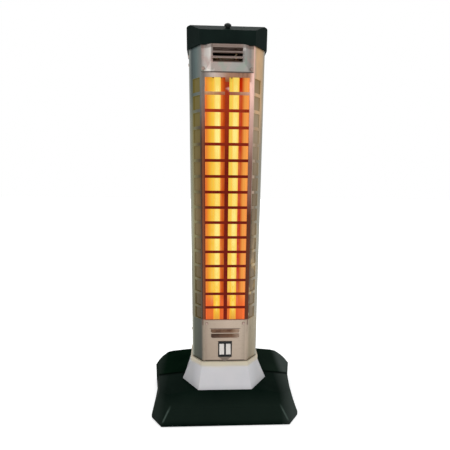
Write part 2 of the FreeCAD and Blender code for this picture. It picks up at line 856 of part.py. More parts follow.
def build_feet():
    feet = []
    spots = []
    for sign, foot_y in ((-1, foot_front_y), (1, foot_rear_y)):
        for side in (1, -1):
            outer = doc.addObject("Part::Cylinder", "foot_pad")
            outer.setExpression("Radius", d.foot_radius.formula)
            outer.setExpression("Height", d.foot_height.formula)
            well = doc.addObject("Part::Cylinder", "foot_well")
            well.setExpression("Radius", (d.screw_head_diameter / 2 + d.knob_fit).formula)
            well.setExpression("Height", (d.foot_height / 2).formula)
            hole = doc.addObject("Part::Cylinder", "foot_hole")
            hole.setExpression("Radius", hole_radius.formula)
            hole.setExpression("Height", d.foot_height.formula)
            bored = doc.addObject("Part::Cut", "foot_bored")
            bored.Base = outer
            bored.Tool = hole
            foot = doc.addObject("Part::Cut", "foot")
            foot.Base = bored
            foot.Tool = well
            place(foot, foot_x * side, foot_y * sign, ZERO)
            feet.append(foot)
            spots.append((foot_x * side, foot_y * sign, d.foot_height / 2, FACE_DOWN))
    group = doc.addObject("Part::Compound", "rubber_feet")
    group.Label = "rubber_feet"
    group.Links = feet
    parts.append(group)
    parts.append(screw_group("foot_screws", spots, d.screw_length))


def build_foot_plate():
    body = new_body("foot_plate")
    sheet = new_sketch(body, "XY_Plane", "sheet", d.base_height)
    add_outline(sheet, octagon(ZERO))
    pad(body, sheet, d.foot_plate_sheet)
    lugs = new_sketch(body, "XY_Plane", "lugs", d.base_height)
    depth = d.foot_lug_half_depth
    for side in (1, -1):
        outer = inner_x * side
        inner = (inner_x - d.foot_plate_sheet) * side
        add_rectangle(lugs, outer, inner, -depth, bracket_rear)
    pad(body, lugs, d.foot_plate_sheet + d.foot_lug_height)
    holes = new_sketch(body, "XY_Plane", "holes", d.base_height + d.foot_plate_sheet)
    for side in (1, -1):
        for sign in (1, -1):
            add_circle(holes, d.foot_screw_x * side, d.foot_screw_y * sign, hole_radius)
    add_circle(holes, 0, d.lead_hole_y, d.lead_hole_radius)
    pocket(body, holes, d.foot_plate_sheet)
    lug_holes = new_sketch(body, "YZ_Plane", "lug_holes")
    add_circle(lug_holes, 0, column_bottom + d.foot_lug_height / 2, hole_radius)
    pocket(body, lug_holes)
    parts.append(body)
    spots = [
        (d.foot_screw_x * side, d.foot_screw_y * sign, column_bottom, FACE_UP)
        for side in (1, -1)
        for sign in (1, -1)
    ]
    parts.append(screw_group("foot_plate_screws", spots, d.base_screw_length))
    lug_z = column_bottom + d.foot_lug_height / 2
    spots = [(half_width, ZERO, lug_z, FACE_RIGHT), (-half_width, ZERO, lug_z, FACE_LEFT)]
    parts.append(screw_group("column_foot_screws", spots, d.screw_length))


# Collar


def ring(front_x, front_y, side_x, side_y, hip_x, hip_y, rear_side_x, rear_side_y, rear_x, rear_y):
    right = [
        (front_x, -front_y),
        (side_x, -side_y),
        (hip_x, hip_y),
        (rear_side_x, rear_side_y),
        (rear_x, rear_y),
    ]
    return right + [(-x, y) for x, y in right[::-1]]


def column_ring(offset):
    """The column's octagon moved out by offset, with the collar's two extra side points."""
    wide, deep, narrow, shallow = octagon_corner(offset)
    return ring(
        narrow, deep, wide, shallow, wide, d.collar_hip_y, wide, shallow, narrow, deep
    )


def build_collar():
    body = new_body("collar")
    wide, _, _, shallow = octagon_corner(d.collar_rim_offset)
    skirt = new_sketch(body, "XY_Plane", "skirt", d.base_height)
    add_outline(
        skirt,
        ring(
            collar_front_x,
            collar_front_y,
            collar_side_x,
            collar_side_y,
            collar_hip_x,
            d.collar_hip_y,
            wide,
            shallow,
            collar_rear_x,
            collar_rear_y,
        ),
    )
    neck = new_sketch(body, "XY_Plane", "neck", collar_rim_bottom)
    add_outline(neck, column_ring(d.collar_rim_offset))
    loft(body, "AdditiveLoft", skirt, neck)
    rim = new_sketch(body, "XY_Plane", "rim", collar_rim_bottom)
    add_outline(rim, octagon(d.collar_rim_offset))
    pad(body, rim, collar_rim_top - collar_rim_bottom)
    wide, deep, narrow, shallow = octagon_corner(d.collar_gap)
    mouth = new_sketch(body, "XY_Plane", "mouth", d.base_height - d.cut_overrun)
    thick = d.collar_wall
    add_outline(
        mouth,
        ring(
            collar_front_x - thick / 2,
            collar_front_y - thick,
            collar_side_x - thick,
            collar_side_y - thick / 2,
            collar_hip_x - thick,
            d.collar_hip_y,
            wide,
            shallow,
            narrow,
            deep,
        ),
    )
    throat = new_sketch(body, "XY_Plane", "throat", collar_rim_bottom - thick)
    add_outline(throat, column_ring(d.collar_gap))
    loft(body, "SubtractiveLoft", mouth, throat)
    bore = new_sketch(body, "XY_Plane", "bore", collar_rim_top)
    add_outline(bore, octagon(d.collar_gap))
    pocket(body, bore, collar_rim_top - d.base_height)
    parts.append(body)


# Column sheets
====
**Directive**
Set down every line of the listing above again, exactly as given.

**Result**
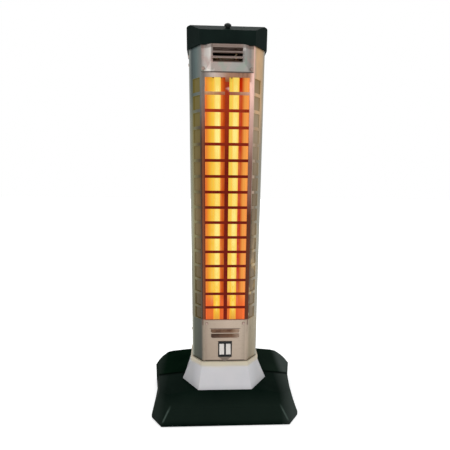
Write part 2 of the FreeCAD and Blender code for this picture. It picks up at line 856 of part.py. More parts follow.
def build_feet():
    feet = []
    spots = []
    for sign, foot_y in ((-1, foot_front_y), (1, foot_rear_y)):
        for side in (1, -1):
            outer = doc.addObject("Part::Cylinder", "foot_pad")
            outer.setExpression("Radius", d.foot_radius.formula)
            outer.setExpression("Height", d.foot_height.formula)
            well = doc.addObject("Part::Cylinder", "foot_well")
            well.setExpression("Radius", (d.screw_head_diameter / 2 + d.knob_fit).formula)
            well.setExpression("Height", (d.foot_height / 2).formula)
            hole = doc.addObject("Part::Cylinder", "foot_hole")
            hole.setExpression("Radius", hole_radius.formula)
            hole.setExpression("Height", d.foot_height.formula)
            bored = doc.addObject("Part::Cut", "foot_bored")
            bored.Base = outer
            bored.Tool = hole
            foot = doc.addObject("Part::Cut", "foot")
            foot.Base = bored
            foot.Tool = well
            place(foot, foot_x * side, foot_y * sign, ZERO)
            feet.append(foot)
            spots.append((foot_x * side, foot_y * sign, d.foot_height / 2, FACE_DOWN))
    group = doc.addObject("Part::Compound", "rubber_feet")
    group.Label = "rubber_feet"
    group.Links = feet
    parts.append(group)
    parts.append(screw_group("foot_screws", spots, d.screw_length))


def build_foot_plate():
    body = new_body("foot_plate")
    sheet = new_sketch(body, "XY_Plane", "sheet", d.base_height)
    add_outline(sheet, octagon(ZERO))
    pad(body, sheet, d.foot_plate_sheet)
    lugs = new_sketch(body, "XY_Plane", "lugs", d.base_height)
    depth = d.foot_lug_half_depth
    for side in (1, -1):
        outer = inner_x * side
        inner = (inner_x - d.foot_plate_sheet) * side
        add_rectangle(lugs, outer, inner, -depth, bracket_rear)
    pad(body, lugs, d.foot_plate_sheet + d.foot_lug_height)
    holes = new_sketch(body, "XY_Plane", "holes", d.base_height + d.foot_plate_sheet)
    for side in (1, -1):
        for sign in (1, -1):
            add_circle(holes, d.foot_screw_x * side, d.foot_screw_y * sign, hole_radius)
    add_circle(holes, 0, d.lead_hole_y, d.lead_hole_radius)
    pocket(body, holes, d.foot_plate_sheet)
    lug_holes = new_sketch(body, "YZ_Plane", "lug_holes")
    add_circle(lug_holes, 0, column_bottom + d.foot_lug_height / 2, hole_radius)
    pocket(body, lug_holes)
    parts.append(body)
    spots = [
        (d.foot_screw_x * side, d.foot_screw_y * sign, column_bottom, FACE_UP)
        for side in (1, -1)
        for sign in (1, -1)
    ]
    parts.append(screw_group("foot_plate_screws", spots, d.base_screw_length))
    lug_z = column_bottom + d.foot_lug_height / 2
    spots = [(half_width, ZERO, lug_z, FACE_RIGHT), (-half_width, ZERO, lug_z, FACE_LEFT)]
    parts.append(screw_group("column_foot_screws", spots, d.screw_length))


# Collar


def ring(front_x, front_y, side_x, side_y, hip_x, hip_y, rear_side_x, rear_side_y, rear_x, rear_y):
    right = [
        (front_x, -front_y),
        (side_x, -side_y),
        (hip_x, hip_y),
        (rear_side_x, rear_side_y),
        (rear_x, rear_y),
    ]
    return right + [(-x, y) for x, y in right[::-1]]


def column_ring(offset):
    """The column's octagon moved out by offset, with the collar's two extra side points."""
    wide, deep, narrow, shallow = octagon_corner(offset)
    return ring(
        narrow, deep, wide, shallow, wide, d.collar_hip_y, wide, shallow, narrow, deep
    )


def build_collar():
    body = new_body("collar")
    wide, _, _, shallow = octagon_corner(d.collar_rim_offset)
    skirt = new_sketch(body, "XY_Plane", "skirt", d.base_height)
    add_outline(
        skirt,
        ring(
            collar_front_x,
            collar_front_y,
            collar_side_x,
            collar_side_y,
            collar_hip_x,
            d.collar_hip_y,
            wide,
            shallow,
            collar_rear_x,
            collar_rear_y,
        ),
    )
    neck = new_sketch(body, "XY_Plane", "neck", collar_rim_bottom)
    add_outline(neck, column_ring(d.collar_rim_offset))
    loft(body, "AdditiveLoft", skirt, neck)
    rim = new_sketch(body, "XY_Plane", "rim", collar_rim_bottom)
    add_outline(rim, octagon(d.collar_rim_offset))
    pad(body, rim, collar_rim_top - collar_rim_bottom)
    wide, deep, narrow, shallow = octagon_corner(d.collar_gap)
    mouth = new_sketch(body, "XY_Plane", "mouth", d.base_height - d.cut_overrun)
    thick = d.collar_wall
    add_outline(
        mouth,
        ring(
            collar_front_x - thick / 2,
            collar_front_y - thick,
            collar_side_x - thick,
            collar_side_y - thick / 2,
            collar_hip_x - thick,
            d.collar_hip_y,
            wide,
            shallow,
            narrow,
            deep,
        ),
    )
    throat = new_sketch(body, "XY_Plane", "throat", collar_rim_bottom - thick)
    add_outline(throat, column_ring(d.collar_gap))
    loft(body, "SubtractiveLoft", mouth, throat)
    bore = new_sketch(body, "XY_Plane", "bore", collar_rim_top)
    add_outline(bore, octagon(d.collar_gap))
    pocket(body, bore, collar_rim_top - d.base_height)
    parts.append(body)


# Column sheets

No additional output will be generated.